Data provided
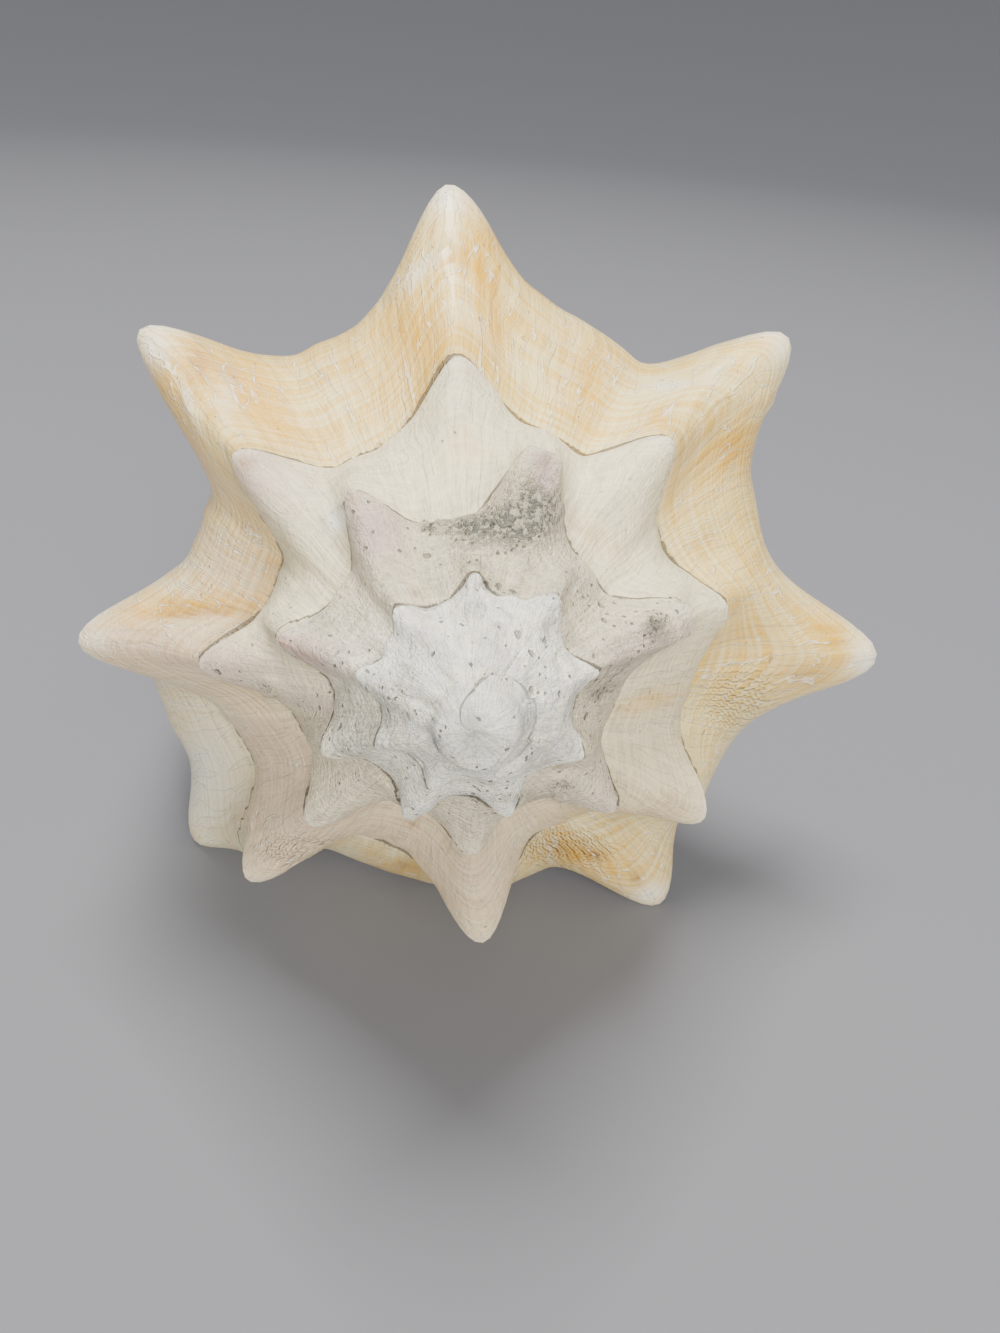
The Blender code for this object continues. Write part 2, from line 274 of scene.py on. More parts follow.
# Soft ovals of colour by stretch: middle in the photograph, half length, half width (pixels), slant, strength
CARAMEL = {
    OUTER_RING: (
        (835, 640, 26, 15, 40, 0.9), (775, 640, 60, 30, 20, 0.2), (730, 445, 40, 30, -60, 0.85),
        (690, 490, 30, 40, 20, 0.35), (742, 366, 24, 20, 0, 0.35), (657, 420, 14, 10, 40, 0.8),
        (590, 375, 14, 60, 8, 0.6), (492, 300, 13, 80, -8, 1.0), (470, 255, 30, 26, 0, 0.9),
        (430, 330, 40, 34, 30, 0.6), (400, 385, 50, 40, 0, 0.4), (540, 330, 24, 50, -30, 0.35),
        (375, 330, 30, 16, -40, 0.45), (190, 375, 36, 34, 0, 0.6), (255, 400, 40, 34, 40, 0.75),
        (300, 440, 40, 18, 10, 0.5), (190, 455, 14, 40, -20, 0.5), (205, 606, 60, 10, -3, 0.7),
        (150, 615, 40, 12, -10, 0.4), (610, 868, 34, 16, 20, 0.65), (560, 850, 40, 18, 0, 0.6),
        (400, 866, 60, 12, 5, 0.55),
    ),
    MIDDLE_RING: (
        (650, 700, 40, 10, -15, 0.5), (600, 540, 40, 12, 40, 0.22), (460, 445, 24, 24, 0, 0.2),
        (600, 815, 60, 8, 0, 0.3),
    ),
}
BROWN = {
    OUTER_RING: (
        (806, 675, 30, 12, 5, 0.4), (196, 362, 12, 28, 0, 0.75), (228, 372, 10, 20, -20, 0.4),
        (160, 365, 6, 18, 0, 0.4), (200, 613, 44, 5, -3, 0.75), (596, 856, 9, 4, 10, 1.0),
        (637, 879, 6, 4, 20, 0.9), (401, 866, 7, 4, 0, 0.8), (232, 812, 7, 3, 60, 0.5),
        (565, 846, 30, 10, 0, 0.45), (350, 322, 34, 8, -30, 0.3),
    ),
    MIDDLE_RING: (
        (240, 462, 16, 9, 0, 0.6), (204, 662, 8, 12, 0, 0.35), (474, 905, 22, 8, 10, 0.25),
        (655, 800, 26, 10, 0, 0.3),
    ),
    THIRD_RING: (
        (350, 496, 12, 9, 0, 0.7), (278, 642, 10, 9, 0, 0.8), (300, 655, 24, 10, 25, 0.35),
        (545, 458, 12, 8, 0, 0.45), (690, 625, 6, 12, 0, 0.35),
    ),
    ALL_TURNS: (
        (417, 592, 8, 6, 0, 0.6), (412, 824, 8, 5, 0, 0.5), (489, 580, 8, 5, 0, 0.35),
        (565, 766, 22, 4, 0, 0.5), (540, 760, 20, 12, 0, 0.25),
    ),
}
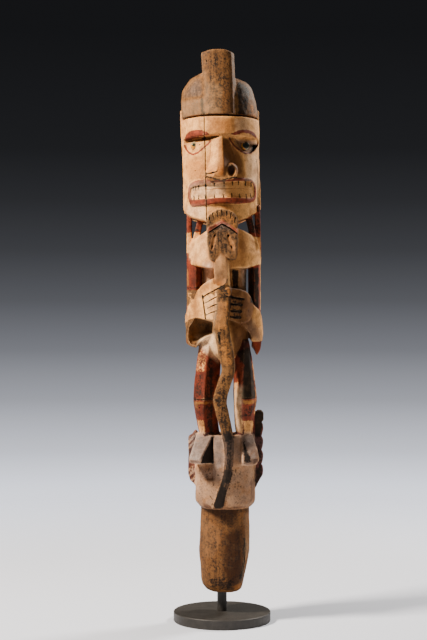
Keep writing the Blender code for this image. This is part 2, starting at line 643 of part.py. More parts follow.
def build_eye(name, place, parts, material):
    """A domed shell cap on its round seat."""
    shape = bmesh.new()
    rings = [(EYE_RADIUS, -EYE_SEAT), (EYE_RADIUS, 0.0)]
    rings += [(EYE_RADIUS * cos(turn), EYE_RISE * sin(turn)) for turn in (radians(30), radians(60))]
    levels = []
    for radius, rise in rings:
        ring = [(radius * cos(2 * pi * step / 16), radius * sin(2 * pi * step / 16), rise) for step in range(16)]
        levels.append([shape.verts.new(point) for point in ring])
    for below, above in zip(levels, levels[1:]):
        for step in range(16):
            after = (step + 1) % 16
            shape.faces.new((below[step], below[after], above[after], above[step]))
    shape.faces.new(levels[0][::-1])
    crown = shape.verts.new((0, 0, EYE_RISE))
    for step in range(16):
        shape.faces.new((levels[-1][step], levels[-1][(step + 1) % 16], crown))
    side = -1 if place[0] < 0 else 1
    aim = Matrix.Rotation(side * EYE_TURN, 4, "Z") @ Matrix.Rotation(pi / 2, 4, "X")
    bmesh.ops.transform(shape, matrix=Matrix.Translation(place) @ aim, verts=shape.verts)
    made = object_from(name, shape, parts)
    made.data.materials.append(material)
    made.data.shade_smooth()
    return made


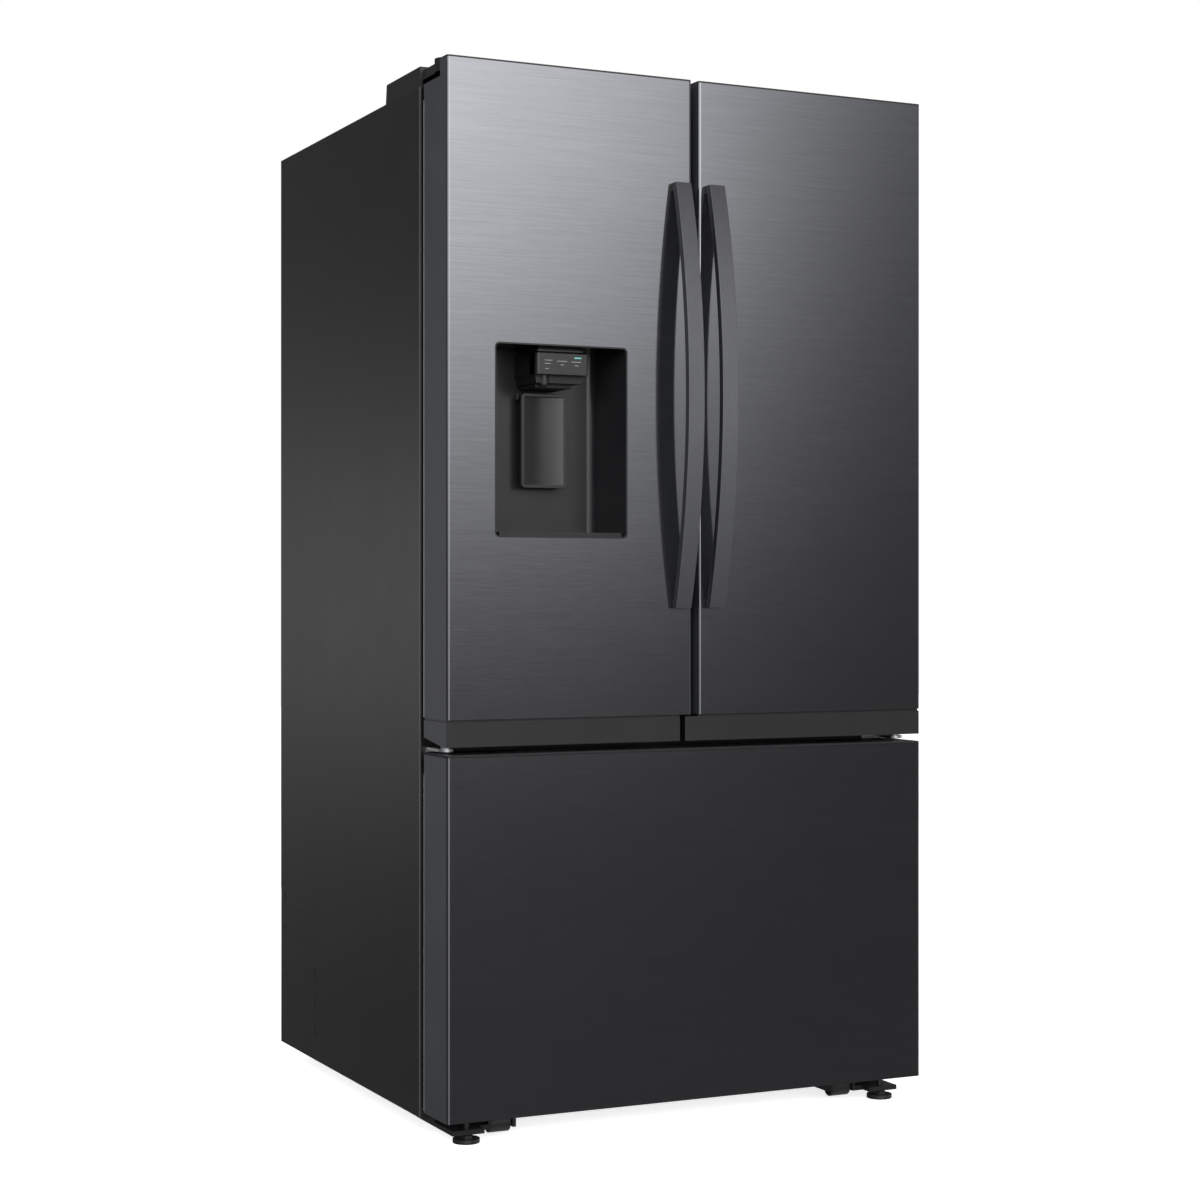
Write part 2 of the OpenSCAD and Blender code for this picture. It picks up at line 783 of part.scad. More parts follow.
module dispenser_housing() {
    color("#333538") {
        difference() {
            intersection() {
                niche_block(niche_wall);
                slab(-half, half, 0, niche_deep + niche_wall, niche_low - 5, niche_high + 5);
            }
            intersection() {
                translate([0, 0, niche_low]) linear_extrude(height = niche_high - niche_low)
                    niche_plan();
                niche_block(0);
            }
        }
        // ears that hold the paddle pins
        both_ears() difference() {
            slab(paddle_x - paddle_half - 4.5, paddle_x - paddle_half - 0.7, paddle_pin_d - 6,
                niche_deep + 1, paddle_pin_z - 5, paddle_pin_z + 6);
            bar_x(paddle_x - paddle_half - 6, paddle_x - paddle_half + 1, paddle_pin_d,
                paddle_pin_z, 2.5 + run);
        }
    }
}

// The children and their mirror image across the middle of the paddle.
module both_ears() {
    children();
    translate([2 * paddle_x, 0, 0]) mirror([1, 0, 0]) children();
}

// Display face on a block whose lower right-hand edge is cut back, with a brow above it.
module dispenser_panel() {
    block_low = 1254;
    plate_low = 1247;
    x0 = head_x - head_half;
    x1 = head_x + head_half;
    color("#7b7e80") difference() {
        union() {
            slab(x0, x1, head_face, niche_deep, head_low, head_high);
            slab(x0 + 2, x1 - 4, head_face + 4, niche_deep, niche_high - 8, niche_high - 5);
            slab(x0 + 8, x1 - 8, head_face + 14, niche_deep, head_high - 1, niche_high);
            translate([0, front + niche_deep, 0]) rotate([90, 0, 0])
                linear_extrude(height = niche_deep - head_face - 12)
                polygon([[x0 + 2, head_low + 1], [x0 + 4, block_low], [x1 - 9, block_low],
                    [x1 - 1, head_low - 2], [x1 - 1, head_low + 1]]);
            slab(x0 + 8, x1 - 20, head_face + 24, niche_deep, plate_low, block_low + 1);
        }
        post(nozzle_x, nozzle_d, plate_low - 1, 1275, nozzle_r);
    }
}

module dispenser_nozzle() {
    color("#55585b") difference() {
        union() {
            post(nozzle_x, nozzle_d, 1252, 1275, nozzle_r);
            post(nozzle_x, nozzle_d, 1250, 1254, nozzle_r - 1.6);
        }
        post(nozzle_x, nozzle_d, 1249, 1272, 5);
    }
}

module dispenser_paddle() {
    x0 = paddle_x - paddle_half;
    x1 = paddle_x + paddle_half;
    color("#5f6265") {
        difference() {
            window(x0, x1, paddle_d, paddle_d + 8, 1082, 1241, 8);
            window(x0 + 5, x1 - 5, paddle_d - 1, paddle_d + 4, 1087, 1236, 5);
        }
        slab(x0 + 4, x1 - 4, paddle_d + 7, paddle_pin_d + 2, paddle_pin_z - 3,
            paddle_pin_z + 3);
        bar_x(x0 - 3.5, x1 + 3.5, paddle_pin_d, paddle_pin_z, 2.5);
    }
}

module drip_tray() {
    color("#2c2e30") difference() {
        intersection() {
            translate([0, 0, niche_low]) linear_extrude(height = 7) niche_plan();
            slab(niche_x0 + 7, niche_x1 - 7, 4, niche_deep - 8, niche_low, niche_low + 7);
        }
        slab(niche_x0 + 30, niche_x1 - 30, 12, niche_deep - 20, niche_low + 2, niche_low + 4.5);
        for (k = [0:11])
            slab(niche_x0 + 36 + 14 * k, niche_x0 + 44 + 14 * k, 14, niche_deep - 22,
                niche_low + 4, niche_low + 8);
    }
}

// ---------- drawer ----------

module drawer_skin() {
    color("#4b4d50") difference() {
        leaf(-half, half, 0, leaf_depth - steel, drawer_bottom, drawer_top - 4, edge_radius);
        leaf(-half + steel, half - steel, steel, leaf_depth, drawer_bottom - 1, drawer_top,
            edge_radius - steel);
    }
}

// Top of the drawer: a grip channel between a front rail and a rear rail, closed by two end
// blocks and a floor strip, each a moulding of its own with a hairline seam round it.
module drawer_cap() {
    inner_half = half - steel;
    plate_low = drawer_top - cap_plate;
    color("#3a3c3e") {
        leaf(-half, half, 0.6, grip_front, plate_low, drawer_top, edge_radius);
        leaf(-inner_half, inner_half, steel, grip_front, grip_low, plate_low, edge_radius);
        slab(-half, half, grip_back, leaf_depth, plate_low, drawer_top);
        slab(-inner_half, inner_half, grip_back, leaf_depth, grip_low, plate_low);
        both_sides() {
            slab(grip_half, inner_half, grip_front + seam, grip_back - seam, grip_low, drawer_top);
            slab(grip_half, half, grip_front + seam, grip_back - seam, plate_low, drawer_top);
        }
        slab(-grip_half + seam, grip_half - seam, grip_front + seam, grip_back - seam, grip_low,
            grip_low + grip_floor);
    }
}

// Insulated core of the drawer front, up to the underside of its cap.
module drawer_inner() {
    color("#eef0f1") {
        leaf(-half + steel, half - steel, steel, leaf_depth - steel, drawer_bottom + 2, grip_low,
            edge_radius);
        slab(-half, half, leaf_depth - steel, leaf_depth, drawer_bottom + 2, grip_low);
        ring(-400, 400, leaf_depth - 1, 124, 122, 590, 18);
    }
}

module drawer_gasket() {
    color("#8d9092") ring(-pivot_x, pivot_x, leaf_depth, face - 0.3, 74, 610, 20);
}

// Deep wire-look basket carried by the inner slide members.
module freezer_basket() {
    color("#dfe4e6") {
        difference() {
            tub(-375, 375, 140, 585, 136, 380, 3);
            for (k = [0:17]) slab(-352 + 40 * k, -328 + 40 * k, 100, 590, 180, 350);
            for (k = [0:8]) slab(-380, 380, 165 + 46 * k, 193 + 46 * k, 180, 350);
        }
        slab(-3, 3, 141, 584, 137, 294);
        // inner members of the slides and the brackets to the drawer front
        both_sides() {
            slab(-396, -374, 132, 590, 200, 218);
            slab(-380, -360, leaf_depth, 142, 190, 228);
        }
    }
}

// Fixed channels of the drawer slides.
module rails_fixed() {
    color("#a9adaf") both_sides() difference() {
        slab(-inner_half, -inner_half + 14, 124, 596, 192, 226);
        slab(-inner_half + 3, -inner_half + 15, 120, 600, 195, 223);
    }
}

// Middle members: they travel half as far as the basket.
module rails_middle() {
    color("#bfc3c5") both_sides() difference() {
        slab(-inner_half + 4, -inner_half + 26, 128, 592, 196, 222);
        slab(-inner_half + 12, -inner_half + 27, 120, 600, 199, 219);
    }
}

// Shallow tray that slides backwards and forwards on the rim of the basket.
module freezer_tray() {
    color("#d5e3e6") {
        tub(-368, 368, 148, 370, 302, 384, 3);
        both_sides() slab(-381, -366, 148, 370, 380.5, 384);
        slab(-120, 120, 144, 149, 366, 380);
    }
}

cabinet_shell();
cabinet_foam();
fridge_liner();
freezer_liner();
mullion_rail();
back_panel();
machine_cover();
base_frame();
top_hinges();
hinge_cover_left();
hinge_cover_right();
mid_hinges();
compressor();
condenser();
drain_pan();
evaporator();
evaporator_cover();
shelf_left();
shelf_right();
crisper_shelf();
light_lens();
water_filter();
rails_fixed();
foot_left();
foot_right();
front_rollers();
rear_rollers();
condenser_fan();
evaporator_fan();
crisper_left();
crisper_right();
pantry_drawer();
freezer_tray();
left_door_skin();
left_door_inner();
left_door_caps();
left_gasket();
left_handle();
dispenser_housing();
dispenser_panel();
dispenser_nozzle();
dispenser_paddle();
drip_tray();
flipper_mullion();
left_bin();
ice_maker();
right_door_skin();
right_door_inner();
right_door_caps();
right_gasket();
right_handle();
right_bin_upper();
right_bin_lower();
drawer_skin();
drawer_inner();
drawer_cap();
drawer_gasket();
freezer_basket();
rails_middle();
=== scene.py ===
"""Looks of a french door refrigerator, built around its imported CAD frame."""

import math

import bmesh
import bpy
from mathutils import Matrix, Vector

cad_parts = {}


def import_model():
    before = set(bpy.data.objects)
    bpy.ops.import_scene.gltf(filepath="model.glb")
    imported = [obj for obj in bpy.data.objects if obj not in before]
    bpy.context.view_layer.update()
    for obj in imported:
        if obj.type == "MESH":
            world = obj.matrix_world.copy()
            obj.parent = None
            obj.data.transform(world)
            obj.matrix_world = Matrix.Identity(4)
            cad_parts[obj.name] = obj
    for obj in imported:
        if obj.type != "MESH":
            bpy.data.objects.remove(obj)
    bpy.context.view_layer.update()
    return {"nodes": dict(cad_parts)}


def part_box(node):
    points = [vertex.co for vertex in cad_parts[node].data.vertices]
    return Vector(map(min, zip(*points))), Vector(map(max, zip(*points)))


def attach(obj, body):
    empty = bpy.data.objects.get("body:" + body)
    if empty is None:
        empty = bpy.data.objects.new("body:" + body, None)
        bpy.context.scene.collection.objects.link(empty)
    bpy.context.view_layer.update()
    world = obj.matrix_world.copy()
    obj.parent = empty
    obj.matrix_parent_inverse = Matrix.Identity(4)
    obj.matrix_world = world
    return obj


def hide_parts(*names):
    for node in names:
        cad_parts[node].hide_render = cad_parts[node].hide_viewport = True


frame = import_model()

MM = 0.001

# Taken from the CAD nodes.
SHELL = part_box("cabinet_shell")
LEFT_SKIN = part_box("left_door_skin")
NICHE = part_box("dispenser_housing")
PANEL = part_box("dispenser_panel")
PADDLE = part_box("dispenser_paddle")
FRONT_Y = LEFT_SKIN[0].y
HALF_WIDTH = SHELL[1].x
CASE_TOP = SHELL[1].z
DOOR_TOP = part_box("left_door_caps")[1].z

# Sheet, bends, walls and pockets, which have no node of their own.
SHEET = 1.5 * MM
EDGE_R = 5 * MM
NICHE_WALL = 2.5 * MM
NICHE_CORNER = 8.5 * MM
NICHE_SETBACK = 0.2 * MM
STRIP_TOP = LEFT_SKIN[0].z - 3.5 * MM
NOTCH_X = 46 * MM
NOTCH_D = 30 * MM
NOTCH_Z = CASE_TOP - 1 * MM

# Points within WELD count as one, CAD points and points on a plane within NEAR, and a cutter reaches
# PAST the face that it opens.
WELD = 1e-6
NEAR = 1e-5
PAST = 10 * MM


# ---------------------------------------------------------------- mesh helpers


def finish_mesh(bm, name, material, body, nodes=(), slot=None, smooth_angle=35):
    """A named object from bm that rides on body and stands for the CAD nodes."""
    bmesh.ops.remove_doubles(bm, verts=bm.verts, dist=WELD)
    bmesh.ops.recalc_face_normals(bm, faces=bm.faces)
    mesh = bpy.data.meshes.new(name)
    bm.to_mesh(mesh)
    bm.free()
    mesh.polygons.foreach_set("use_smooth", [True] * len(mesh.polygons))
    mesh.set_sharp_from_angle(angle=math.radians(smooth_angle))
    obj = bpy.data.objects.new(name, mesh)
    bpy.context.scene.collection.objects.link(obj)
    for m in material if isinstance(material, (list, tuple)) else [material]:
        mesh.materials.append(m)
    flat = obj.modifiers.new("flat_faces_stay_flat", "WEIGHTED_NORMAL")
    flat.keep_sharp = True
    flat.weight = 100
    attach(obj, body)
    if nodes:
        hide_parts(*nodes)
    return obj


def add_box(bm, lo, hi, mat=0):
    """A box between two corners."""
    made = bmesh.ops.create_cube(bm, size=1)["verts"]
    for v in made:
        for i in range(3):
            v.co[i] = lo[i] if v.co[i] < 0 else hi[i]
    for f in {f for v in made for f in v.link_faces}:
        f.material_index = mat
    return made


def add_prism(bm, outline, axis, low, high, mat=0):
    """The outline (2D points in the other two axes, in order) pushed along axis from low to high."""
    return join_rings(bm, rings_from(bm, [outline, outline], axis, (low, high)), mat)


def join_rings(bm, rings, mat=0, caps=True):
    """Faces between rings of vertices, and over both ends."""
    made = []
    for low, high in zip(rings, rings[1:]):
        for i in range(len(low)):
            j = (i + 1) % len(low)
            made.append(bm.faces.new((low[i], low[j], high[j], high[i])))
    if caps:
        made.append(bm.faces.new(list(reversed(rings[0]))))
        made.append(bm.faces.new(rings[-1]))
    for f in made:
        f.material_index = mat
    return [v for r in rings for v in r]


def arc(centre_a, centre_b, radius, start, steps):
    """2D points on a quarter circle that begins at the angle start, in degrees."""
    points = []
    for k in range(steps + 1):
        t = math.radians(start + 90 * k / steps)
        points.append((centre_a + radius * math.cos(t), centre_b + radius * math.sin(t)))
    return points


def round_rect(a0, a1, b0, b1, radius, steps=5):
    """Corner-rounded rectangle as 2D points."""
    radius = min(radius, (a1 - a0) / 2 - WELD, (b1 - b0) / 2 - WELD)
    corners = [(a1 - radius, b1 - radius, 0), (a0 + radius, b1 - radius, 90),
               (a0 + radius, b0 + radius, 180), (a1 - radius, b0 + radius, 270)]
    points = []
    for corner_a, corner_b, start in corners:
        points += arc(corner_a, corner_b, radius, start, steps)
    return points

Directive
Quote the lines that begin at the line containing "cabinet_shell();" and end at the line containing "points = [vertex.co", keeping both of those lines.

Answer
cabinet_shell();
cabinet_foam();
fridge_liner();
freezer_liner();
mullion_rail();
back_panel();
machine_cover();
base_frame();
top_hinges();
hinge_cover_left();
hinge_cover_right();
mid_hinges();
compressor();
condenser();
drain_pan();
evaporator();
evaporator_cover();
shelf_left();
shelf_right();
crisper_shelf();
light_lens();
water_filter();
rails_fixed();
foot_left();
foot_right();
front_rollers();
rear_rollers();
condenser_fan();
evaporator_fan();
crisper_left();
crisper_right();
pantry_drawer();
freezer_tray();
left_door_skin();
left_door_inner();
left_door_caps();
left_gasket();
left_handle();
dispenser_housing();
dispenser_panel();
dispenser_nozzle();
dispenser_paddle();
drip_tray();
flipper_mullion();
left_bin();
ice_maker();
right_door_skin();
right_door_inner();
right_door_caps();
right_gasket();
right_handle();
right_bin_upper();
right_bin_lower();
drawer_skin();
drawer_inner();
drawer_cap();
drawer_gasket();
freezer_basket();
rails_middle();
=== scene.py ===
"""Looks of a french door refrigerator, built around its imported CAD frame."""

import math

import bmesh
import bpy
from mathutils import Matrix, Vector

cad_parts = {}


def import_model():
    before = set(bpy.data.objects)
    bpy.ops.import_scene.gltf(filepath="model.glb")
    imported = [obj for obj in bpy.data.objects if obj not in before]
    bpy.context.view_layer.update()
    for obj in imported:
        if obj.type == "MESH":
            world = obj.matrix_world.copy()
            obj.parent = None
            obj.data.transform(world)
            obj.matrix_world = Matrix.Identity(4)
            cad_parts[obj.name] = obj
    for obj in imported:
        if obj.type != "MESH":
            bpy.data.objects.remove(obj)
    bpy.context.view_layer.update()
    return {"nodes": dict(cad_parts)}


def part_box(node):
    points = [vertex.co for vertex in cad_parts[node].data.vertices]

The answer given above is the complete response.